[TASK DIRECTIONS] Set down, please, exactly the lines below that run from the line with "The Blender script" to the line with "seed=17, split=neck_split)", both lines included.

[MATERIALS PROVIDED]
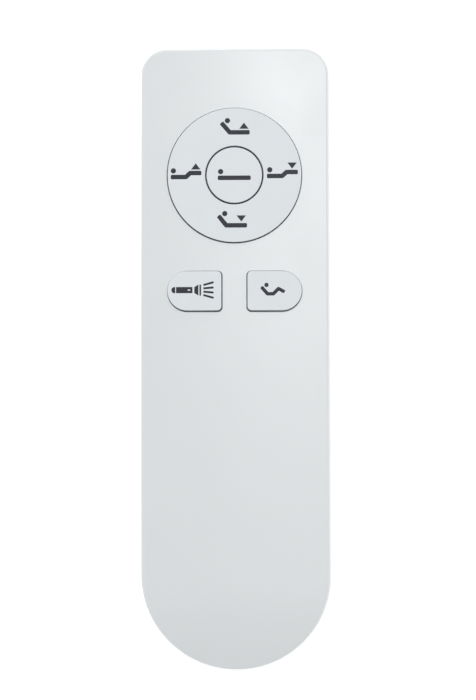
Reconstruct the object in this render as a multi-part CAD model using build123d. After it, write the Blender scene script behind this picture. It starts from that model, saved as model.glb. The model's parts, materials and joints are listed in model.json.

...

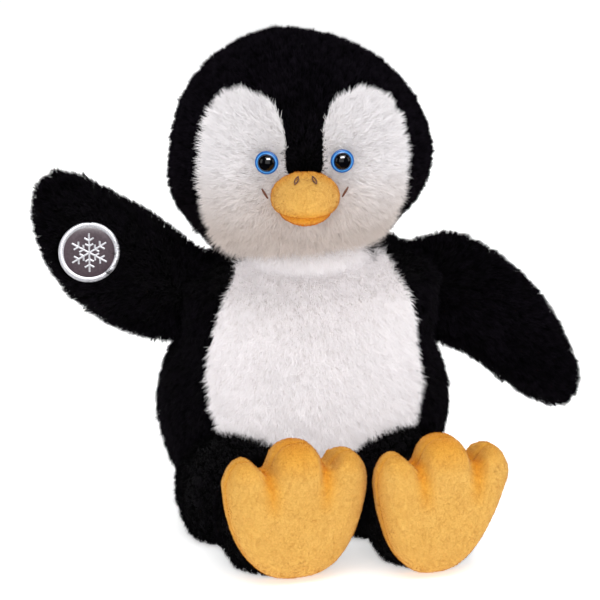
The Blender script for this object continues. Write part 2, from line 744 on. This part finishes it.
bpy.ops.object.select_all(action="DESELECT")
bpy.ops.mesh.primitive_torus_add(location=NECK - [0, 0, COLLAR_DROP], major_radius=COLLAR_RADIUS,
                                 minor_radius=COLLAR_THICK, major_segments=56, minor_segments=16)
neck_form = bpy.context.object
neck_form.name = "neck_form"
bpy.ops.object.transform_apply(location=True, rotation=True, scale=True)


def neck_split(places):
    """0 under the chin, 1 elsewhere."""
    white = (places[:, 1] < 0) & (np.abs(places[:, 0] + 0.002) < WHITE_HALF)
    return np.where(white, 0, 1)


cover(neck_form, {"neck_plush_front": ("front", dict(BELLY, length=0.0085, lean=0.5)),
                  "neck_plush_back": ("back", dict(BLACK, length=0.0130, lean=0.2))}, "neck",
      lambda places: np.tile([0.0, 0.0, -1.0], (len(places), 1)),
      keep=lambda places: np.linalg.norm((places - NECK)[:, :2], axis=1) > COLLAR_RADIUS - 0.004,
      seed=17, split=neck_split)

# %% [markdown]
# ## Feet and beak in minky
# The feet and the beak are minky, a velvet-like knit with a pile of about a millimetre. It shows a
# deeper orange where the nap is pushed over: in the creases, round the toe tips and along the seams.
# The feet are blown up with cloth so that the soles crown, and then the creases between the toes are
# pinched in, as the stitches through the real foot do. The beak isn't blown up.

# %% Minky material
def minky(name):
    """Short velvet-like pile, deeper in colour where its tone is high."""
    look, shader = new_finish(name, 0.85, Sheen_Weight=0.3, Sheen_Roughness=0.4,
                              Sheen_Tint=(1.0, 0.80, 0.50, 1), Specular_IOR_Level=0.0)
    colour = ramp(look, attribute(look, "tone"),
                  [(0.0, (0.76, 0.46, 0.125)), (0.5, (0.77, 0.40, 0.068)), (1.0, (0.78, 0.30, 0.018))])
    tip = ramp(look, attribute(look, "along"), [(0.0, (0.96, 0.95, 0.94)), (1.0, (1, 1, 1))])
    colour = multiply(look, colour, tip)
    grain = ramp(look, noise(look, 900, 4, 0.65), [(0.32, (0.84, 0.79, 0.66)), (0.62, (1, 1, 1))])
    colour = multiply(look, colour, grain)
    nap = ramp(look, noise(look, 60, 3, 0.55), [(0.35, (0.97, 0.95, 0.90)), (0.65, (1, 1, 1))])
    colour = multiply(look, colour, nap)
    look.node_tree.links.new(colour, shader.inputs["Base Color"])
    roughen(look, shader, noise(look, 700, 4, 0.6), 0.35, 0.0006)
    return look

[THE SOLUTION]
The Blender script for this object continues. Write part 2, from line 744 on. This part finishes it.
bpy.ops.object.select_all(action="DESELECT")
bpy.ops.mesh.primitive_torus_add(location=NECK - [0, 0, COLLAR_DROP], major_radius=COLLAR_RADIUS,
                                 minor_radius=COLLAR_THICK, major_segments=56, minor_segments=16)
neck_form = bpy.context.object
neck_form.name = "neck_form"
bpy.ops.object.transform_apply(location=True, rotation=True, scale=True)


def neck_split(places):
    """0 under the chin, 1 elsewhere."""
    white = (places[:, 1] < 0) & (np.abs(places[:, 0] + 0.002) < WHITE_HALF)
    return np.where(white, 0, 1)


cover(neck_form, {"neck_plush_front": ("front", dict(BELLY, length=0.0085, lean=0.5)),
                  "neck_plush_back": ("back", dict(BLACK, length=0.0130, lean=0.2))}, "neck",
      lambda places: np.tile([0.0, 0.0, -1.0], (len(places), 1)),
      keep=lambda places: np.linalg.norm((places - NECK)[:, :2], axis=1) > COLLAR_RADIUS - 0.004,
      seed=17, split=neck_split)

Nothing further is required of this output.